At the end of one of the strangest races ever held at the Niirburg Ring, only one Mercedes-Benz, and one Auto-Union was left running in the German Grand Prix, out of the nine cars in the two teams which had started.

Caracciola ended his long run of bad luck by a masterly victory for Mercedes.

He not only drove with all his old skill on the slippery course, but won his victory by splendid tactics, using only just sufficient speed to keep his rivals at bay. Quite early in the race all his team mates had fallen out, and he was fighting alone battle against three Auto-Unions.

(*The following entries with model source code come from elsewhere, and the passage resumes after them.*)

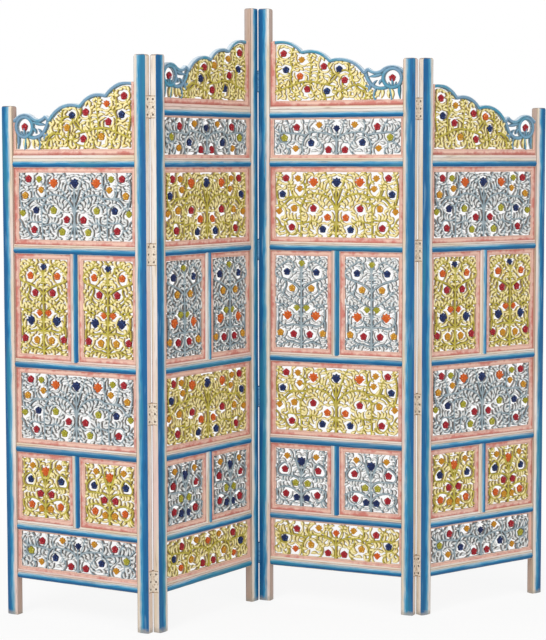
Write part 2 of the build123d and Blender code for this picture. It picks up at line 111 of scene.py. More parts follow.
def begun(name, grain):
    """A new wood material: the place on the piece, the same moved apart for each piece, and streaks.

    grain squeezes the place along each axis, so that a small value draws the streaks out.
    """
    material = bpy.data.materials.new(name)
    material.use_nodes = True
    place = add(material, "TexCoord", out="Object")
    chance = add(material, "ObjectInfo", out="Random")
    apart = add(material, "VectorMath", {0: chance, 1: (7.0, 3.0, 5.0)}, operation="MULTIPLY")
    own = add(material, "VectorMath", {0: place, 1: apart}, operation="ADD")
    drawn = add(material, "VectorMath", {0: own, 1: grain}, operation="MULTIPLY")
    streaks = add(material, "TexNoise", {"Vector": drawn, "Scale": 1 / (4 * MM), "Detail": 4.0})
    return material, place, own, drawn, streaks


def tinted(material, colour, tint, value, start, end, most=1.0):
    """Tints a colour where a value goes from start to end, by up to the most at its end."""
    share = add(material, "MapRange", {0: value, 1: start, 2: end, 4: most})
    return add(material, "Mix", {0: share, 6: colour, 7: tint}, out=2, data_type="RGBA")


def limed(material, drawn, streaks):
    """Limewash rubbed into the wood: chalky white with cream and rose in it, brown in the grain."""
    cream = add(material, "TexNoise", {"Vector": drawn, "Scale": 1 / (22 * MM), "Detail": 3.0})
    colour = tinted(material, LIMEWASH, CREAM, cream, 0.42, 0.6)
    rose = add(material, "TexNoise", {"Vector": drawn, "Scale": 1 / (37 * MM), "Detail": 2.0})
    colour = tinted(material, colour, ROSE_WASH, rose, 0.5, 0.66)
    return tinted(material, colour, BARE_WOOD, streaks, 0.58, 0.74, 0.6)


def blued(material, share, drawn, streaks):
    """Blue distemper, pale at a share of 0 and deep at 1, brushed on thinly so that it streaks."""
    ragged = add(material, "MapRange", {0: streaks, 1: 0.25, 2: 0.75, 3: -0.22, 4: 0.22})
    share = add(material, "Math", {0: share, 1: ragged}, operation="ADD")
    colour = add(material, "ValToRGB", {0: share}, BLUES)
    thin = add(material, "TexNoise", {"Vector": drawn, "Scale": 1 / (12 * MM), "Detail": 4.0})
    colour = tinted(material, colour, "#86B2CC", thin, 0.6, 0.76, 0.7)
    colour = tinted(material, colour, "#0A3252", streaks, 0.44, 0.3, 0.6)
    worn = add(material, "TexNoise", {"Vector": drawn, "Scale": 1 / (34 * MM), "Detail": 2.0})
    patches = add(material, "ValToRGB", {0: worn},
                  [(0.36, "#2A8298"), (0.44, "#4F8B9F"), (0.44, "#16608C")])
    away = add(material, "Math", {0: worn, 1: 0.49}, operation="SUBTRACT")
    away = add(material, "Math", {0: away}, operation="ABSOLUTE")
    return tinted(material, colour, patches, away, 0.05, 0.14, 0.55)


def finished(material, colour, own, streaks):
    """Gives a wood material its colour, and the dents and dull gloss of brushed distemper."""
    dents = add(material, "TexNoise", {"Vector": own, "Scale": 1 / (9 * MM), "Detail": 2.0})
    relief = add(material, "Math", {0: streaks, 1: dents}, operation="ADD")
    bump = add(material, "Bump", {"Height": relief, "Strength": 0.4, "Distance": 0.6 * MM})
    gloss = add(material, "MapRange", {0: streaks, 3: 0.5, 4: 0.75})
    shader = material.node_tree.nodes["Principled BSDF"]
    shader.inputs["Specular IOR Level"].default_value = 0.35
    for socket, value in (("Base Color", colour), ("Normal", bump), ("Roughness", gloss)):
        material.node_tree.links.new(value, shader.inputs[socket])


def lofted(name, rings):
    """A closed bar through rings of equally many points, smooth but for its arrises."""
    count = len(rings[0])
    faces = []
    for start in range(0, (len(rings) - 1) * count, count):
        for index in range(count):
            after = (index + 1) % count
            faces.append((start + index, start + after, start + count + after, start + count + index))
    faces.append(tuple(reversed(range(count))))
    faces.append(tuple(range((len(rings) - 1) * count, len(rings) * count)))
    mesh = bpy.data.meshes.new(name)
    mesh.from_pydata([point for ring in rings for point in ring], [], faces)
    mesh.shade_smooth()
    mesh.set_sharp_from_angle(angle=math.radians(35))
    return mesh


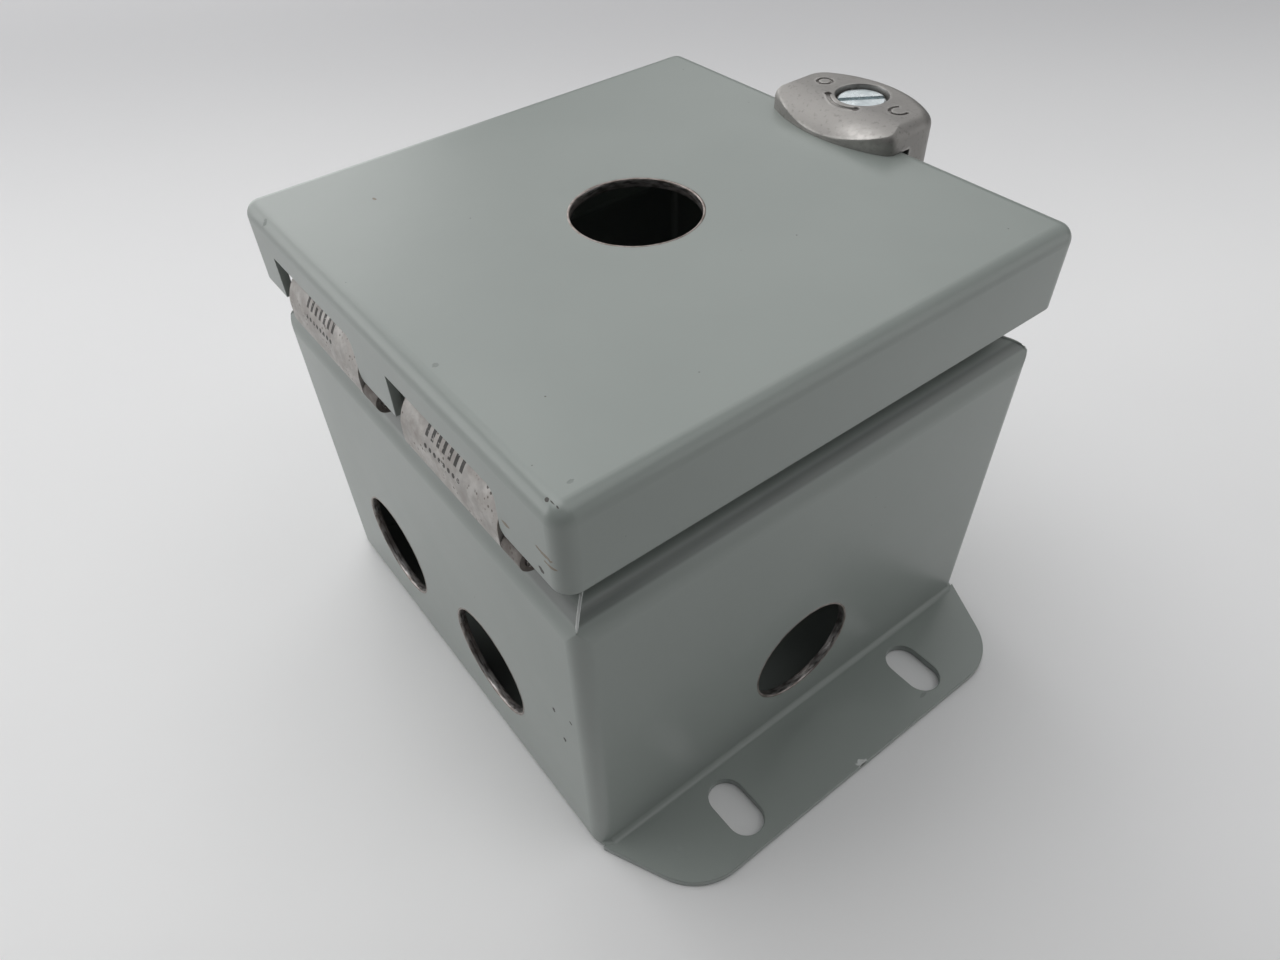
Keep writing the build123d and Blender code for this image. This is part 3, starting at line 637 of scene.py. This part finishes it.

When the 22 laps (about 300 miles) were over, only Muller survived in the latter team.

Caracciola thus completed a hat trick in the German Grand Prix for Mercedes. He himself won in 1937, and last year was the occasion of the late R. J. B. Seaman's famous victory.

Rain fell at intervals during the race, and none other than Nuvolari himself stated that he had never known the track so slippery, as the showers were never sufficient to make the surface really wet. During practice, on the other hand, the weather had been warm, and carburation, set for different conditions, was badly affected.

There had been some really terrific speeds in practice, during which Hermann Lang lapped the 14-mile course, the most tricky in Europe, with more than 120 corners, at no less than 87 m.p.h. With a time of 9 min. 43.1 sec., he beat Rosemeyer's unofficial practice record, set up in 1936 with one of the 6-litre cars by 3 sec.

During the actual race, however, these speeds were not reached, and Caracciola's winning average of 75.14 m.p.h. was the lowest on record since the modern formula cars began in 1934. Caracciola himself made the fastest lap at 81.65 m.p.h., and the official record thus remains in the hands of Lang, who set up a speed of exactly 86 m.p.h. during the recent Eifel races, and averaged 84.14 m.p.h. for ten laps.